Even with all that brilliance, avoidance of a normal policy process—including complete exclusion of the Department of State—had its costs. When senior State Department officials finally got to look at what would become known as the Shanghai Communiqué, Assistant Secretary of State Marshall Green quickly spotted a problem, having to do with an enumeration of U.S. security relationships in East Asia that omitted any reference to Taiwan. This formulation would have evoked comparisons with Secretary of State Dean Acheson’s infamous speech before the Korean War that appeared to exclude South Korea from a U.S. security perimeter in the region. Correcting the problem at that late stage, after the Chinese side had approved the draft communiqué, was a significant bump near the end of Nixon’s historic visit.
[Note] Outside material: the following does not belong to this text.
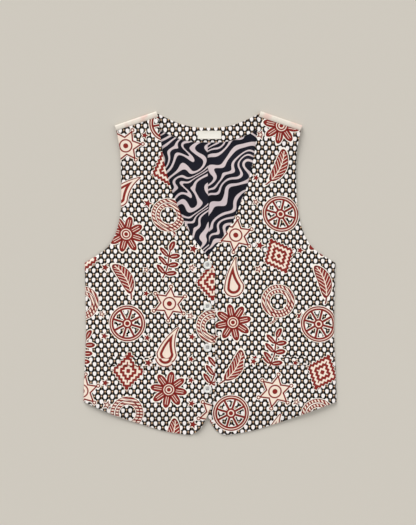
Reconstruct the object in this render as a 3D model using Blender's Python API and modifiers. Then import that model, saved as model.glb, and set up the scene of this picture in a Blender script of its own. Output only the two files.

If we need a demonstration of how severe can be the costs to the nation of avoiding a policy process, the outstanding example in recent times is the George W. Bush administration’s invasion of Iraq in 2003. The decision to launch the war, notwithstanding the administration’s enormous efforts to sell that decision to the public, was preceded by no policy process at all. There never was a policy options paper, or a discussion in the Situation Room, or any other bureaucratic forum that addressed the question of whether launching that war was a good idea. There were well-grounded perspectives inside (as well as outside) the government that correctly anticipated the mess that would ensue after Saddam Hussein was overthrown, but the war-makers ignored them. Had there been a policy process, these perspectives would have been part of that process. And the reasonable conclusion to emerge from the process would have been that initiating such a war would be a big mistake.